Not all outings are as immediately successful as Dillon’s. Nicky, who is blind, was timid when she met with DeMartino. Though she’d already been climbing for a year when she joined up with Adaptive Sports, she regressed and soon said she wanted to give up climbing forever.
Something was wrong, and DeMartino couldn’t tell what it was until she explained that she didn’t like her progress measured. That’s not why she took up the sport.
“She looked at me and said, ‘I’m not gonna come back.’ I never had someone say that to me,” DeMartino says. So he threw away the agenda and they moved to a different part of the gym, away from others for privacy, and focused on the simple beauty of moving over stone, not the challenge of it.
The lesson for DeMartino that day was that getting wrapped up with a quantifiable agenda doesn’t work for many participants. “Nicky showed me it was supposed to be fun. When we made it fun again, I found out what works.”
Reflecting on the outing, DeMartino recognizes that everyone struggles. Though on the outside his smile is big and confident, he’s plagued with constant pain. Some days—most days—he doesn’t want to be pushed, either.
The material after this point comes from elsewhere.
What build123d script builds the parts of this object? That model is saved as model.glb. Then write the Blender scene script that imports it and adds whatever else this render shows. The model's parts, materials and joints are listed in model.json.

Today, DeMartino, Weigand and their fellow instructors see their injuries as a gift that allows them to connect more closely with others and improve the quality of their lives.
“My injury allowed me to help others in a way that I could never have. It gave me entry into this world that I never knew existed,” DeMartino says. “It allows me to help people and give back to the sport that I love and filled my whole life with. It was a selfish pursuit, and now I use it to give back to someone.”
Chris Van Leuven lives in Jamestown with his boxer pup, Fenster. His work appears in Best American Sports Writing 2016.